WHAT YOU SHOULD DO: Starting at the line that holds "(metres, right-handed, +Z", set down each line through the end of the listing, exactly as written and with nothing added.

+--

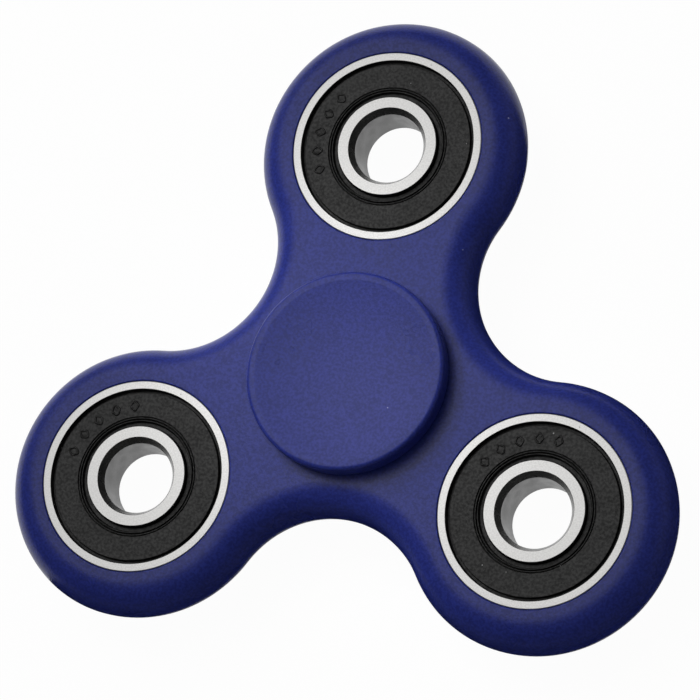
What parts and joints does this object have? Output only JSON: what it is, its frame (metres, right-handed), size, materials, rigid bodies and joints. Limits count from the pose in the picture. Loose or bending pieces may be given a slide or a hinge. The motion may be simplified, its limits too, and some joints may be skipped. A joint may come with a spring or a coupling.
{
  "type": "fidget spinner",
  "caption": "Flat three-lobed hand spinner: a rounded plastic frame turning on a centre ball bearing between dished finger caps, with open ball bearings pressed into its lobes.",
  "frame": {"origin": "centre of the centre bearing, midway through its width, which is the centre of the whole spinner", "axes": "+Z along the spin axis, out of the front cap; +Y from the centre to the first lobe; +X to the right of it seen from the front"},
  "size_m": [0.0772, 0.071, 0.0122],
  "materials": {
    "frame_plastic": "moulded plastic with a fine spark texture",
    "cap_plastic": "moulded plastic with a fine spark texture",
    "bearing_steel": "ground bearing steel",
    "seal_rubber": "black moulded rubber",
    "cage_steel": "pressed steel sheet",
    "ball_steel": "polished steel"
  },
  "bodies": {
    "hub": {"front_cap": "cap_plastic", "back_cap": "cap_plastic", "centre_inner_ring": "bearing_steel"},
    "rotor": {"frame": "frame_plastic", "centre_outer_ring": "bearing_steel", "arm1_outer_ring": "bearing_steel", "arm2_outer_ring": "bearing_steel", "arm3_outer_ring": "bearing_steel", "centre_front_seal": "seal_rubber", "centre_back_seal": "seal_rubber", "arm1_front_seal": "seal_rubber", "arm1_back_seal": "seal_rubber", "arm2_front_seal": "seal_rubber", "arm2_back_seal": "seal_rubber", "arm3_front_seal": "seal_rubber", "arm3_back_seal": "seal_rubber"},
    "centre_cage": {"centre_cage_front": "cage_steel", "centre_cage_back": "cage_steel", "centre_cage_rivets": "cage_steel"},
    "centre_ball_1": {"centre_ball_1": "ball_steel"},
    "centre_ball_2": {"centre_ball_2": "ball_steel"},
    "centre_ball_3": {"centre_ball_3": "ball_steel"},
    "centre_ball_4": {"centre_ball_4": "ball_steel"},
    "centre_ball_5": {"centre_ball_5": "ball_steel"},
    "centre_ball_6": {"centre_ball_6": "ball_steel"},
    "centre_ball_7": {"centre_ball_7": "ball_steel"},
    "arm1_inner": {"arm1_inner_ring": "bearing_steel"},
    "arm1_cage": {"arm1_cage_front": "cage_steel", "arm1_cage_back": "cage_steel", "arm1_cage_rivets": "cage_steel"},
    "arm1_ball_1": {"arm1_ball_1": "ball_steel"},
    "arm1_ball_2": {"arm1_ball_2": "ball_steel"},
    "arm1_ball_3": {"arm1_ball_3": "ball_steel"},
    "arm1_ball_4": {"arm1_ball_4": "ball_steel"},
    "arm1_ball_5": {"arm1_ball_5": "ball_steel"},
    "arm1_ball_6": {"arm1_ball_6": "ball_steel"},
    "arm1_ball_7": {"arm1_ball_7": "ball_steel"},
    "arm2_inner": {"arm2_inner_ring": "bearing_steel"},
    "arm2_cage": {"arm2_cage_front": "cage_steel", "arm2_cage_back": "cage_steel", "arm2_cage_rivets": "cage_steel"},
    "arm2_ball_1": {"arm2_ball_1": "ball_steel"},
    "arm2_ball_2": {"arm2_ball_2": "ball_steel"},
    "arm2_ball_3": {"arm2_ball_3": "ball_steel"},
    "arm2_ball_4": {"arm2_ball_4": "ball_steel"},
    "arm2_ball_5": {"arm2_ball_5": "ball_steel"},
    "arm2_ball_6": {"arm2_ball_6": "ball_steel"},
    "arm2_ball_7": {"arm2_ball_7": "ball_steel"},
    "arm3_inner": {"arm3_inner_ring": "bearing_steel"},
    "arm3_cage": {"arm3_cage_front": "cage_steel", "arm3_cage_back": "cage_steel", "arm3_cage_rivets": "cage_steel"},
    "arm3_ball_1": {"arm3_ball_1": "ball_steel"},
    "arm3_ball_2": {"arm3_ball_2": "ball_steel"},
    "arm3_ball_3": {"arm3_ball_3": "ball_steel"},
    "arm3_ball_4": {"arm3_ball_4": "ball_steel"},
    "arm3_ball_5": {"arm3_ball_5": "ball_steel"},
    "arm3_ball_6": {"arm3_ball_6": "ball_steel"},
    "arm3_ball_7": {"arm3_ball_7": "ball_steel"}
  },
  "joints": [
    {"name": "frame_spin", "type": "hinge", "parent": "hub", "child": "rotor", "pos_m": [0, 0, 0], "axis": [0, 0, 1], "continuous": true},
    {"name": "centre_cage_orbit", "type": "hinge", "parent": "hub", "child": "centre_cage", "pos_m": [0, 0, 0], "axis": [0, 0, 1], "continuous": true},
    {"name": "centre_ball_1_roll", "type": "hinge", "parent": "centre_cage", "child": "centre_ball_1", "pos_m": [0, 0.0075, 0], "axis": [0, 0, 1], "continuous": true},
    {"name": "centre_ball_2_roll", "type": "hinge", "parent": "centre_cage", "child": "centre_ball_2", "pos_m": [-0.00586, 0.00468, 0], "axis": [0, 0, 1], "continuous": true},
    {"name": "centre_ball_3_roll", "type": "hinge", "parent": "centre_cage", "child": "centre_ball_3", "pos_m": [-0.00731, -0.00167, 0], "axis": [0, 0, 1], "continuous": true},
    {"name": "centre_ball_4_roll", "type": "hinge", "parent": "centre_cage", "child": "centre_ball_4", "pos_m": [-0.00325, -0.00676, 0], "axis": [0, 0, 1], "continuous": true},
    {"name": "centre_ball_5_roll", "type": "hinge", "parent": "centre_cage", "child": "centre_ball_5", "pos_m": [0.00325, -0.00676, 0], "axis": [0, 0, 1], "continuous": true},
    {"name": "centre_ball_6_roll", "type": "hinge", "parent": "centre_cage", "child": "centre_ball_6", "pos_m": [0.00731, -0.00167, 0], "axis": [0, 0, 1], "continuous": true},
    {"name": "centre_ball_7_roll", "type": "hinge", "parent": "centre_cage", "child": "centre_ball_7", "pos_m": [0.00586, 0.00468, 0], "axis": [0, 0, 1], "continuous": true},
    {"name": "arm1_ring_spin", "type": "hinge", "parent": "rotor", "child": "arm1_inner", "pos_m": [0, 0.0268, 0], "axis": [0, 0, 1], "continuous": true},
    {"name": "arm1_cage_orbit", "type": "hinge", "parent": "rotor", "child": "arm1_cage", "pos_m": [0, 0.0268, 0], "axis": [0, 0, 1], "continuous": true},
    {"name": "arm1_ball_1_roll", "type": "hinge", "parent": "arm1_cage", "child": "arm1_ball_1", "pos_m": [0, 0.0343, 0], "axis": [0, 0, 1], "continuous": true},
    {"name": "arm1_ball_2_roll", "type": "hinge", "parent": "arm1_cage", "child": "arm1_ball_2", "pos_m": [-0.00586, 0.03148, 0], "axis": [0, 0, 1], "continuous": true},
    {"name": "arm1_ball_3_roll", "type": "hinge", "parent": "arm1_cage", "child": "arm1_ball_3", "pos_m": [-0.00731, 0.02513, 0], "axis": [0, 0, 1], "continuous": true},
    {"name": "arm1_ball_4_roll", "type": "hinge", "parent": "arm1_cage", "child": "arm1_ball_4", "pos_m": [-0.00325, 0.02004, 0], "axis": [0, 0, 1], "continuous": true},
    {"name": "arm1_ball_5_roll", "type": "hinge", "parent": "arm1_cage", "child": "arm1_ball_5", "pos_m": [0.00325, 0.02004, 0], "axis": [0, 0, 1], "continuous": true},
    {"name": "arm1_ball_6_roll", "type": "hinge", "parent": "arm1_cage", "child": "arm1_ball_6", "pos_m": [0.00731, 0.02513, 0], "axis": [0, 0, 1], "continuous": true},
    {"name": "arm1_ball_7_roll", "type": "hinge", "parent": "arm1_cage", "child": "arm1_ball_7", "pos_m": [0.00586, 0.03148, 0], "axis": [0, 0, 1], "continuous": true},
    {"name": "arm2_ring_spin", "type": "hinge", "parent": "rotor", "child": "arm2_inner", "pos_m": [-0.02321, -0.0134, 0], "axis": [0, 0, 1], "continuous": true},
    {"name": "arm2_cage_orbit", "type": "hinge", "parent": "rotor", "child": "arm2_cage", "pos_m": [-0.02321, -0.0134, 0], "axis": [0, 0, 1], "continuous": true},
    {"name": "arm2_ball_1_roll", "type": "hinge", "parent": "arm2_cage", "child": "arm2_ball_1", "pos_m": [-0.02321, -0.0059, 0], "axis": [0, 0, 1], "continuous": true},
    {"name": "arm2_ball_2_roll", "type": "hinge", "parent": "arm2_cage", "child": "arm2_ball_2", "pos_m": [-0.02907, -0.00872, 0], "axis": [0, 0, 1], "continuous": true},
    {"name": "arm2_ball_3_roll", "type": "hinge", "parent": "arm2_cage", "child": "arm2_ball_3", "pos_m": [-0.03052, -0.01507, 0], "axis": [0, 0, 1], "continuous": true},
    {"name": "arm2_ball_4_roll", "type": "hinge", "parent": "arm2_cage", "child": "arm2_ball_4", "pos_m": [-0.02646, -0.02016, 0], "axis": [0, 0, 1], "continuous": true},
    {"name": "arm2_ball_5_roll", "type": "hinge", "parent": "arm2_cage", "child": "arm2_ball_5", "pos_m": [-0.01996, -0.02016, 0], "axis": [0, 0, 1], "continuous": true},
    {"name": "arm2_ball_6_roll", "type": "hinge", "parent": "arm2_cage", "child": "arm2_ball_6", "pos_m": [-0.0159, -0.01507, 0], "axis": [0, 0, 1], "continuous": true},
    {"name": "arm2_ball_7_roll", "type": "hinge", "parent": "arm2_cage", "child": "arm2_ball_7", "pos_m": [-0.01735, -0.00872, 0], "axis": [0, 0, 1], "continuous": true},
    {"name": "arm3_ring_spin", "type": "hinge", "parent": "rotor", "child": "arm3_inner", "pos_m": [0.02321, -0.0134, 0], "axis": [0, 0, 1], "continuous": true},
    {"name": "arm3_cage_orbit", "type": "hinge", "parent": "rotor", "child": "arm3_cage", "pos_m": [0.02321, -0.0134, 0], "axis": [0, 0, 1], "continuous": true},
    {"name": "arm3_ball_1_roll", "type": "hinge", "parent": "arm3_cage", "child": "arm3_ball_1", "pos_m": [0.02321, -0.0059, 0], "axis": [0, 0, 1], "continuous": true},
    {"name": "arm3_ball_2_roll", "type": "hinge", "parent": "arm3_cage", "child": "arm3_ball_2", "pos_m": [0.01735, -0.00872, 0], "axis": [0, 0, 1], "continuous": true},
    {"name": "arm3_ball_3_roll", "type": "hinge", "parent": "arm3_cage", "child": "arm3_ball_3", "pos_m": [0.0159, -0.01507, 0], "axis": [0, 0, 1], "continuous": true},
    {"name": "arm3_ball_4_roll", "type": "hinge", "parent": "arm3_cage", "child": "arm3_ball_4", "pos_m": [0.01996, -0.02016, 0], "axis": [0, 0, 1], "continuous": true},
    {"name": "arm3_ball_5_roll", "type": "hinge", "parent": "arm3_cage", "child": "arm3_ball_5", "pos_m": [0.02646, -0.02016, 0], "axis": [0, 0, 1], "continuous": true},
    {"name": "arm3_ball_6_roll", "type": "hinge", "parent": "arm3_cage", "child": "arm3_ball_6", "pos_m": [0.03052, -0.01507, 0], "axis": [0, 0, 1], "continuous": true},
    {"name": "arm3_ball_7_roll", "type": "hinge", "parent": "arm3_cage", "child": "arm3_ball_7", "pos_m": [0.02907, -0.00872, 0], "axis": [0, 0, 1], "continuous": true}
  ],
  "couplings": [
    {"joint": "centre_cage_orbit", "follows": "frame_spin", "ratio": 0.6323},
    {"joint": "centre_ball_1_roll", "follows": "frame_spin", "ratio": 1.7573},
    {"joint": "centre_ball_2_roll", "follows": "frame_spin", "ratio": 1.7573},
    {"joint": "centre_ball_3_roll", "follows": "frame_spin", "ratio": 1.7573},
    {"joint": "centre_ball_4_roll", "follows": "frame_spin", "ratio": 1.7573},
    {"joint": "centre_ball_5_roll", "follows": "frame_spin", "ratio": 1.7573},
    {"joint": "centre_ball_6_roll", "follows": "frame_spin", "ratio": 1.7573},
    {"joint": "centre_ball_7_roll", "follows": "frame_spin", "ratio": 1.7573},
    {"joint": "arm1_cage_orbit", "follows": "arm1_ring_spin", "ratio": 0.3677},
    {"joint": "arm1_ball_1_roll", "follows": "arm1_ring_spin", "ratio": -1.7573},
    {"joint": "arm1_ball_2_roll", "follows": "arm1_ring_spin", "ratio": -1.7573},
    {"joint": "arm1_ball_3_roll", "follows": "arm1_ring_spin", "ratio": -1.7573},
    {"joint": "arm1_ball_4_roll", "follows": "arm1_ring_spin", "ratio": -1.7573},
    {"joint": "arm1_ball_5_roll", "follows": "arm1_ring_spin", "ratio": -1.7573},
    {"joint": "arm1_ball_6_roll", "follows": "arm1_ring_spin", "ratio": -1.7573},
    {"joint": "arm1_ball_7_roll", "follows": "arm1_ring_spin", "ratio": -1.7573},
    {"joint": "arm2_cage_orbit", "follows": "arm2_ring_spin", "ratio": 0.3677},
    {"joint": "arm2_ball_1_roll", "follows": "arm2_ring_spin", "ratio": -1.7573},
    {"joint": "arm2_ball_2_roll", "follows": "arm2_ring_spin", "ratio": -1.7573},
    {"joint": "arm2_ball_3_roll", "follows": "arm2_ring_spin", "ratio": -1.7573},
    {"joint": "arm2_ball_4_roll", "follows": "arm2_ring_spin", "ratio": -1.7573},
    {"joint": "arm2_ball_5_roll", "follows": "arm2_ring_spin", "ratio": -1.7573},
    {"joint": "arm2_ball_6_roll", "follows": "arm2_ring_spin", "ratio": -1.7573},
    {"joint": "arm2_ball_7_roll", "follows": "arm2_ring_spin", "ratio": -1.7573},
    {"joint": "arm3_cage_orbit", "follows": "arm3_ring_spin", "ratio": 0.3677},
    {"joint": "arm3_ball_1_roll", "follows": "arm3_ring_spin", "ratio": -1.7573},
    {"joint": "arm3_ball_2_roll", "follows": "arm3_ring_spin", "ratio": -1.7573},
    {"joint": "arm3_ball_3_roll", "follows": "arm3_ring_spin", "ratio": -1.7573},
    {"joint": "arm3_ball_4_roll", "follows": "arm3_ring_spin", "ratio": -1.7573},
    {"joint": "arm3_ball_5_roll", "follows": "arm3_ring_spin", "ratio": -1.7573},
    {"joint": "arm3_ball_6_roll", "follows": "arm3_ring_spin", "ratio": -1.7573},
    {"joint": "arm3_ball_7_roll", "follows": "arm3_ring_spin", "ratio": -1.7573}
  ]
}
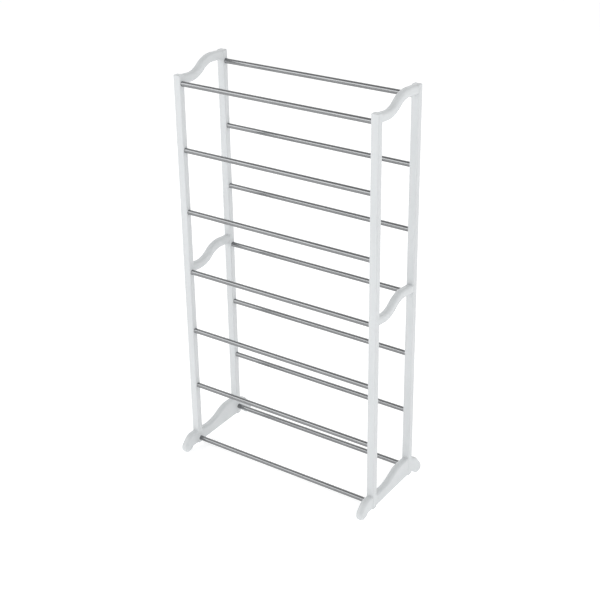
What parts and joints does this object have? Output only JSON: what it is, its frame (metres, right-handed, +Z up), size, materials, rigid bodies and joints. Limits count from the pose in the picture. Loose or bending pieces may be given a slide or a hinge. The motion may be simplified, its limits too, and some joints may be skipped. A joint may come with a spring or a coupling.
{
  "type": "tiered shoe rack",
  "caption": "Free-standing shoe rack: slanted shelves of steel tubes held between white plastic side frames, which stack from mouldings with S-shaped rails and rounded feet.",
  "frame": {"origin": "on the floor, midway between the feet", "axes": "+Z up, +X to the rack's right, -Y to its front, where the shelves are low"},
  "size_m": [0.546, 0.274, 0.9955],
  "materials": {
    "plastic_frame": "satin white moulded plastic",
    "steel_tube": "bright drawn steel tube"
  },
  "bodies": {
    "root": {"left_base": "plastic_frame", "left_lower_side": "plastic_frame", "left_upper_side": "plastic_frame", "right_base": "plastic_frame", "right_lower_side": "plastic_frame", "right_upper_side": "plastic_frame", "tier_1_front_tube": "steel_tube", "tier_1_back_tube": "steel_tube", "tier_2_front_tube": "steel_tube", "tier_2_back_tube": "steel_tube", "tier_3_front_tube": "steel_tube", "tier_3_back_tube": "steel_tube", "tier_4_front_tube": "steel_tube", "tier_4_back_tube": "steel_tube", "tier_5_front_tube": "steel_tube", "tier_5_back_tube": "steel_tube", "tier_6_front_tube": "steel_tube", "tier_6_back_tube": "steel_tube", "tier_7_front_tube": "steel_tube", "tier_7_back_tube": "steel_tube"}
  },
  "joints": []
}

+--

EXERCISE RESULT:
What parts and joints does this object have? Output only JSON: what it is, its frame (metres, right-handed, +Z up), size, materials, rigid bodies and joints. Limits count from the pose in the picture. Loose or bending pieces may be given a slide or a hinge. The motion may be simplified, its limits too, and some joints may be skipped. A joint may come with a spring or a coupling.
{
  "type": "tiered shoe rack",
  "caption": "Free-standing shoe rack: slanted shelves of steel tubes held between white plastic side frames, which stack from mouldings with S-shaped rails and rounded feet.",
  "frame": {"origin": "on the floor, midway between the feet", "axes": "+Z up, +X to the rack's right, -Y to its front, where the shelves are low"},
  "size_m": [0.546, 0.274, 0.9955],
  "materials": {
    "plastic_frame": "satin white moulded plastic",
    "steel_tube": "bright drawn steel tube"
  },
  "bodies": {
    "root": {"left_base": "plastic_frame", "left_lower_side": "plastic_frame", "left_upper_side": "plastic_frame", "right_base": "plastic_frame", "right_lower_side": "plastic_frame", "right_upper_side": "plastic_frame", "tier_1_front_tube": "steel_tube", "tier_1_back_tube": "steel_tube", "tier_2_front_tube": "steel_tube", "tier_2_back_tube": "steel_tube", "tier_3_front_tube": "steel_tube", "tier_3_back_tube": "steel_tube", "tier_4_front_tube": "steel_tube", "tier_4_back_tube": "steel_tube", "tier_5_front_tube": "steel_tube", "tier_5_back_tube": "steel_tube", "tier_6_front_tube": "steel_tube", "tier_6_back_tube": "steel_tube", "tier_7_front_tube": "steel_tube", "tier_7_back_tube": "steel_tube"}
  },
  "joints": []
}